采用无隔膜电解方法对海水进行电解，研究了电极间距、电解时间、电流密度等不同电解条件对电解海水中ρ（有效氯）的影响，并基于模拟船舶柴油机废气实验台以及自行搭建的喷淋反应系统，初步研究了电解海水的脱硝效果.结果表明:随电极间距由5 mm增至25 mm，电解电压逐渐增加，而电解溶液的pH变化不明显；随着电流密度与电解时间的增加，电解溶液中ρ（有效氯）近似呈线性增加.在电解电流密度为100 mA/cm2、电解时间为30 min时，电解溶液中ρ（有效氯）达到2 288 mg/L.当采用非循环喷淋模式进行脱硝试验时，随着电解海水中ρ（有效氯）的增加，NO去除率迅速提高，在ρ（有效氯）为872 mg/L时，NO去除率达到79%.电解海水溶液的初始pH对脱硝效果影响较大，当pH为6.0~8.0时，NO_x去除率高于40%.当采用循环喷淋模式进行脱硝试验时，随着电解海水中ρ（有效氯）的增加，NO去除率及其持续时间均明显改善，当ρ（有效氯）为2 288 mg/L时，电解海水的NO去除率高于80%，并且循环喷淋持续时间大于50 min.研究显示，电解海水溶液具有良好的脱硝效果，在船舶柴油机废气脱硝方面具有重要的应用潜力和研究价值. 

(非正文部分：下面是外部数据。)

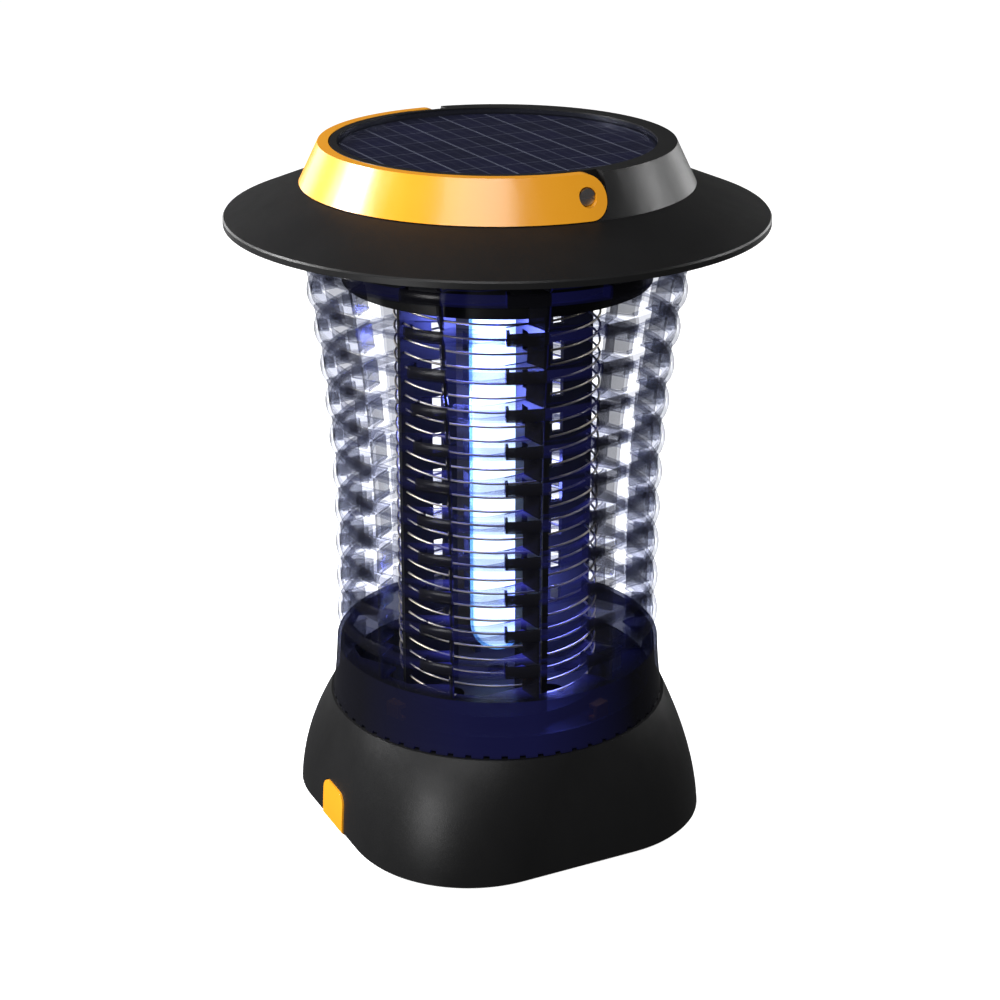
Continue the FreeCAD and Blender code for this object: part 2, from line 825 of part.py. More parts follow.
def lamp_pins():
    low = lamp_top + seat_gap + cap_height
    return group(cylinders(pin_radius, low, low + pin_length, corners(pin_spread)))


def lamp_socket():
    """Cup that takes the lamp's cap, standing on the drum's floor."""
    low = drum_bottom + drum_wall + seat_gap
    cup = cylinder(socket_radius, low, low + socket_height)
    cup = cup.cut(cylinder(cap_radius + fit_gap, low - past, lamp_top + cap_height + 2 * seat_gap))
    pin_holes = cylinders(pin_radius + running_gap, low, low + socket_height + past, corners(pin_spread))
    return cup.cut(group(pin_holes))


# ---------------------------------------------------------------- head
def head_drum():
    """Cup under the brim that hides the electronics; its floor carries the lamp and the wire posts."""
    top = brim_under - seat_gap
    outline = [
        (lamp_radius + fit_gap, drum_bottom),
        (drum_radius, drum_bottom),
        (drum_radius, top - drum_wall),
        (flange_radius, top - drum_wall),
        (flange_radius, top),
        (drum_radius - drum_wall, top),
        (drum_radius - drum_wall, drum_bottom + drum_wall),
        (lamp_radius + fit_gap, drum_bottom + drum_wall),
    ]
    drum = revolved(outline)
    return drum.cut(group(cylinders(screw_clear, drum_bottom, top + past, head_screw_places())))


def head_screw_places():
    step = 360.0 / head_screw_count
    return [polar(head_screw_circle, (i + 0.5) * step) for i in range(head_screw_count)]


def head_screws():
    low = brim_under - seat_gap - drum_wall - screw_head_height
    return group([upright_screw(x, y, low, head_screw_length) for x, y in head_screw_places()])


def brim_underside(radius):
    return bezel_bottom - brim_wall - (radius - bezel_foot_radius) * brim_slope


def brim():
    """Hat brim: a level seat under the bezel, then a shallow cone out to a thin upright edge."""
    lip_inner = brim_radius - brim_wall
    edge_low = brim_edge_height - brim_lip
    outline = [
        (brim_hole_radius, bezel_bottom),
        (bezel_foot_radius, bezel_bottom),
        (brim_radius - brim_edge_chamfer, brim_edge_height + brim_edge_chamfer * brim_slope),
        (brim_radius, brim_edge_height - brim_edge_chamfer),
        (brim_radius, edge_low),
        (lip_inner + brim_lip_root, edge_low),
        (lip_inner, brim_underside(lip_inner)),
        (bezel_foot_radius, brim_under),
        (brim_hole_radius, brim_under),
    ]
    plate = revolved(outline)
    boss_top = collar_boss_top()
    bosses = cylinders(boss_radius, collar_top + seat_gap, boss_top + brim_wall / 2, collar_hole_places())
    whole = plate.fuse(bosses)
    holes = cylinders(screw_radius, collar_top, boss_top, collar_hole_places())
    holes += cylinders(screw_clear, brim_under - past, bezel_bottom + past, head_screw_places())
    return whole.cut(group(holes))


def pivot_room(grow, x_low):
    """Space along X of a handle end that swings from folded to upright, grown all round."""
    radius = handle_lobe + grow
    round_end = along_x(radius, x_low, brim_radius, pivot_height)
    up = box((x_low, -radius, pivot_height), (brim_radius, radius, bezel_top + past))
    return round_end.fuse(up)


def cone_solid(foot, top):
    """Full cone frustum from the bezel's underside to its top."""
    low = bezel_bottom + seat_gap
    return revolved([(0, low), (foot, low), (top, bezel_top), (0, bezel_top)])


def half_space(low_y, high_y):
    return box((-far, low_y, 0), (far, high_y, far))


def pocket_face():
    """X of the flat behind a handle end, clear of the end's inner side as it swings."""
    return math.sqrt(recess_top_radius ** 2 - handle_lobe ** 2) - moving_gap


def pivot_rooms(grow, face):
    room = pivot_room(grow, face)
    return [room, turn(room, 180)]


def bezel_ledge():
    """Inner shelf that carries the solar panel, tied to the outer wall all round."""
    inner = panel_radius - ledge_width
    low = ledge_height - bezel_wall
    half = bezel_wall / 2
    front = tube(inner, recess_top_radius - half, low, ledge_height)
    back = tube(inner, bezel_top_radius, low, ledge_height).common(half_space(half, far))
    return [front, back.cut(group(pivot_rooms(moving_gap + half, pocket_face() - half)))]


def pivot_start():
    """X of a pivot's inner end."""
    return panel_radius - ledge_width + bezel_wall


def top_bezel():
    """Conical frame of the solar panel; its front half steps back to take the folded handle."""
    wall = bezel_wall
    outer = cone_solid(bezel_foot_radius, bezel_top_radius).common(half_space(0, far))
    outer = outer.fuse(cone_solid(recess_foot_radius, recess_top_radius))
    outer = outer.cut(group(pivot_rooms(moving_gap, pocket_face())))
    inner = cone_solid(bezel_foot_radius - wall, bezel_top_radius - wall).common(half_space(wall, far))
    inner = inner.fuse(cone_solid(recess_foot_radius - wall, recess_top_radius - wall))
    inner = inner.cut(group(pivot_rooms(moving_gap + wall, pocket_face() - wall)))
    inner = inner.common(cylinder(far, bezel_bottom, bezel_top - wall))
    bezel = outer.cut(inner).cut(cylinder(panel_radius + fit_gap, bezel_bottom, bezel_top + past))
    low = bezel_bottom + seat_gap
    posts = cylinders(head_post_radius, low, ledge_height - wall / 2, head_screw_places())
    boss = along_x(pivot_boss_radius, pivot_start(), pocket_face() - wall / 2, pivot_height)
    bezel = joined([bezel] + bezel_ledge() + posts + [boss, turn(boss, 180)])
    bezel = bezel.cut(cylinder(panel_radius + fit_gap, ledge_height, bezel_top + past))
    holes = cylinders(screw_radius, bezel_bottom, bezel_bottom + head_screw_length, head_screw_places())
    bore = along_x(pivot_radius, pivot_start() - past, brim_radius, pivot_height)
    return bezel.cut(group(holes + [bore, turn(bore, 180)]))


def handle_form():
    """Full ring with the handle's section, flush with the bezel's cone."""
    foot = bezel_foot_radius - bezel_slope * handle_gap
    return revolved([(foot, handle_bottom), (bezel_top_radius, bezel_top),
                     (bezel_top_radius - handle_rim, bezel_top), (foot - handle_foot_width, handle_bottom)])


def handle():
    """Half ring that lies flush on the bezel, hollowed from inside, with round ends on the pivots."""
    ring = handle_form()
    front = ring.common(half_space(-far, 0))
    ends = []
    for side in (0, 180):
        lobe = along_x(handle_lobe, panel_radius / 2, brim_radius, pivot_height)
        ends.append(ring.common(turn(lobe, side)))
    bow = joined([front] + ends)
    foot = bezel_foot_radius - bezel_slope * handle_gap - handle_skin
    top = bezel_top - handle_skin
    low = handle_bottom + handle_skin
    inside = bezel_top_radius - handle_rim - handle_hollow_reach
    slant = bezel_slope * handle_skin
    high_out = bezel_top_radius - handle_skin + slant
    hollow = revolved([(foot - slant, low), (high_out, top), (inside, top), (inside, low)])
    hollow = hollow.common(half_space(-far, -handle_hollow_start))
    hollow = hollow.common(middle_box(2 * handle_hollow_half, 2 * far, 0, far))
    bow = bow.cut(hollow)
    holes = []
    for side in (0, 180):
        bore = along_x(pivot_radius + running_gap, panel_radius / 2, brim_radius, pivot_height)
        sink = along_x(pivot_head_radius + moving_gap, pivot_seat(), brim_radius, pivot_height)
        holes += [turn(bore, side), turn(sink, side)]
    return bow.cut(group(holes))


def pivot_seat():
    """X of the counterbore's floor in a handle end."""
    return bezel_foot_radius - bezel_slope * (pivot_height - bezel_bottom) - counterbore_depth


def handle_pivots():
    pins = []
    seat = pivot_seat() + moving_gap
    end = seat + pivot_head_height
    for side in (0, 180):
        shank = along_x(pivot_radius, pivot_start(), seat, pivot_height)
        head = along_x(pivot_head_radius, seat, end, pivot_height)
        low, high = pivot_height - pivot_slot / 2, pivot_height + pivot_slot / 2
        slot = box((end - pivot_slot_depth, -far, low), (end + past, far, high))
        pins.append(turn(joined([shank, head]).cut(slot), side))
    return group(pins)


# ---------------------------------------------------------------- solar panel and head electronics
def solar_board():
    low = ledge_height + seat_gap
    return cylinder(panel_radius, low, low + panel_board)


def solar_cells():
    low = ledge_height + 2 * seat_gap + panel_board
    return cylinder(panel_radius - fit_gap, low, low + cell_layer)


def solar_cover():
    return cylinder(panel_radius, panel_top - cover_glass, panel_top)


def inverter_bottom():
    return drum_bottom + drum_wall + socket_height + standoff_height


def inverter_board():
    return board(inverter_size, inverter_bottom())


def pillars(radius, bottom, board_bottom, size):
    """Pillars under a board's corners, each with a screw hole in its top."""
    top = board_bottom - seat_gap
    holes = group(cylinders(screw_radius, top - pilot_depth, top + past, board_holes(size)))
    return group([post.cut(holes) for post in cylinders(radius, bottom, top, board_holes(size))])


def inverter_posts():
    """Pillars between the drum's floor and the inverter board."""
    low = drum_bottom + drum_wall + seat_gap
    return pillars(inverter_post_radius, low, inverter_bottom(), inverter_size)


def inverter_screws():
    low = inverter_bottom() + board_thickness
    return group([upright_screw(x, y, low, board_screw_length, True) for x, y in board_holes(inverter_size)])


def inverter_parts():
    """Transformer, capacitors and chips standing on the inverter board."""
    low = inverter_bottom() + board_thickness
    core = middle_box(core_size[0], core_size[1], low, low + core_size[2], core_x, 0)
    winding = middle_box(winding_size[0], winding_size[1], low, low + winding_size[2], core_x, 0)
    cans = cylinders(tall_can[0], low, low + tall_can[1], tall_can_places)
    chips = [middle_box(chip_size[0], chip_size[1], low, low + chip_size[2], x, y) for x, y in chip_places]
    return group([joined([core, winding])] + cans + chips)


def charge_bottom():
    return inverter_bottom() + board_thickness + charge_lift


def charge_board():
    return board(charge_size, charge_bottom())


def charge_board_posts():
    """Pillars on the inverter board that carry the charge board above it."""
    low = inverter_bottom() + board_thickness + seat_gap
    return pillars(charge_post_radius, low, charge_bottom(), charge_size)


# ---------------------------------------------------------------- output
def parts():
    made = {
        "base_shell": base_shell(),
        "bottom_cover": bottom_cover(),
        "battery_door": battery_door(),
        "battery_door_screw": battery_door_screw(),
        "cover_screws": cover_screws(),
        "rubber_feet": rubber_feet(),
        "battery_pack": battery_pack(),
        "battery_terminals": battery_terminals(),
        "control_board": control_board(),
        "control_board_parts": control_board_parts(),
        "control_board_screws": control_board_screws(),
        "switch_body": switch_body(),
        "contact_pins": contact_pins(),
        "insect_tray": insect_tray(),
        "tray_clips": tray_clips(),
        "power_button": power_button(),
        "switch_plunger": switch_plunger(),
        "guard_skirt": guard_skirt(),
        "louvre_struts": louvre_struts(),
        "guard_collar": guard_collar(),
        "collar_screws": collar_screws(),
        "grid_foot": grid_foot(),
        "contact_plate": contact_plate(),
        "grid_wires_live": grid_wires_live(),
        "grid_wires_ground": grid_wires_ground(),
        "lamp_tube": lamp_tube(),
        "lamp_cap": lamp_cap(),
        "lamp_pins": lamp_pins(),
        "lamp_socket": lamp_socket(),
        "head_drum": head_drum(),
        "head_screws": head_screws(),
        "brim": brim(),
        "top_bezel": top_bezel(),
        "handle": handle(),
        "handle_pivots": handle_pivots(),
        "solar_board": solar_board(),
        "solar_cells": solar_cells(),
        "solar_cover": solar_cover(),
        "inverter_board": inverter_board(),
        "inverter_posts": inverter_posts(),
        "inverter_screws": inverter_screws(),
        "inverter_parts": inverter_parts(),
        "charge_board": charge_board(),
        "charge_board_posts": charge_board_posts(),
    }
    for number, middle in enumerate(ring_middles, start=1):
        made["louvre_ring_%02d" % number] = louvre_ring(middle)
    for index in range(4):
        made["wire_post_%d" % (index + 1)] = wire_post(index)
    return made


os.makedirs("parts", exist_ok=True)
for name, shape in parts().items():
    solids = len(shape.Solids)
    print("%-22s solids %3d  valid %s  volume %.0f" % (name, solids, shape.isValid(), shape.Volume))
    shape.exportStep("parts/%s.step" % name)
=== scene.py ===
"""Looks of the solar lantern bug zapper: meshes, finishes, studio and camera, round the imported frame.

Metres, +Z up. The -Y face has the push button. Bodies: base, button, guard and handle.
"""
import json
import math

import bmesh
import bpy
from mathutils import Matrix, Vector


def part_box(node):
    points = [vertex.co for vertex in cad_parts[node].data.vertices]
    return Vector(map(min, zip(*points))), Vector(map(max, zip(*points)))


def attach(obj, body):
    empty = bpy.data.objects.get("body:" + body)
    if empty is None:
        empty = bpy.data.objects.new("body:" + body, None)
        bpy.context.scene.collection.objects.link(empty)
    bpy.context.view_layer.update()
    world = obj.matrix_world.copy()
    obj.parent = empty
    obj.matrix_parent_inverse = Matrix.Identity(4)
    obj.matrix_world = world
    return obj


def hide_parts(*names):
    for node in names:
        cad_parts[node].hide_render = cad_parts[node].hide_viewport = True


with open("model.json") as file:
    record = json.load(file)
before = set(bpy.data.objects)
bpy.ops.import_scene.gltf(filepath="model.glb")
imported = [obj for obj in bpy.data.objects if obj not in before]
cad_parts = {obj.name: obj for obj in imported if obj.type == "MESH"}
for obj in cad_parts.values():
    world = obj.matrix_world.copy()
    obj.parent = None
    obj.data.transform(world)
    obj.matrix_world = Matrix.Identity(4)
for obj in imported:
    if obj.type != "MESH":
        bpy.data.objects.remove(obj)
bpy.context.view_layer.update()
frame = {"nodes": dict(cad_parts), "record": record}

MM = 0.001
scene = bpy.context.scene


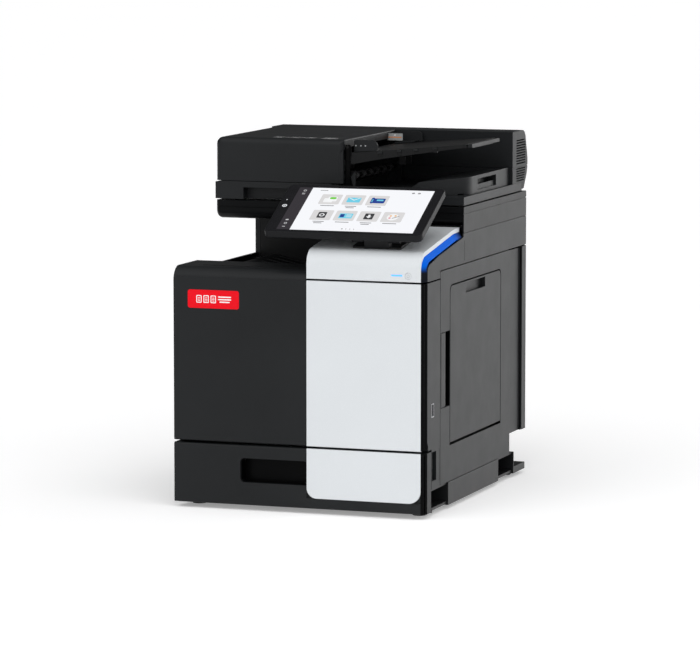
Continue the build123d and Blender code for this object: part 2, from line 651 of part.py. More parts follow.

Application of Electrolyzed Seawater for NO Removal from Simulated Marine Diesel Engine Exhaust Gas

Artificial seawater was electrolyzed in an undivided electrolytic cell.The effects of electrode space, electrolysis time and current density on the yield of available chlorine contents (ACCs) were investigated preliminarily. The electrolyzed seawater was used to remove NO from simulated marine diesel engine exhaust gas in a lab-scale scrubbing reactor, and the effect of ACCs in electrolyzed seawater on NO removal efficiency was further studied. The results showed that, with the electrode space increasing from 5 to 25 mm, the electrolytic voltage increased gradually under the same current density, while the solution pH changed little. With the increase of current density and electrolytic duration, ACCs in electrolyzed seawater increased almost linearly. It was up to 2288 mg/L after electrolyzing for 30 min at the current density of 100 mA/cm2. When the electrolyzed seawater was used to remove NO from simulated flue gas in non-cyclic scrubbing mode, NO removal efficiency increased obviously with the increase of ACCs in electrolyzed seawater. NO removal efficiency was about 79% when ACCs was 872 mg/L.In addition, the pH value of electrolyzed seawater imposed a great impact on the NO removal. When the solution pH was in the range of 6.0-8.0, NO_x removal efficiency was more than 40%. When electrolyzed seawater was used at cyclic scrubbing mode, both NO removal efficiency and the scrubbing duration increased quickly when the initial ACCs in electrolyzed seawater increased. NO removal efficiency was more than 80% and the scrubbing duration was more than 50 min when ACCs in electrolyzed seawater was 2288 mg/L. The experimental results showed that electrolyzed seawater could remove NO from flue gas with high efficiency, and it has great potential in the application of NO removal from marine diesel engine exhaust gas.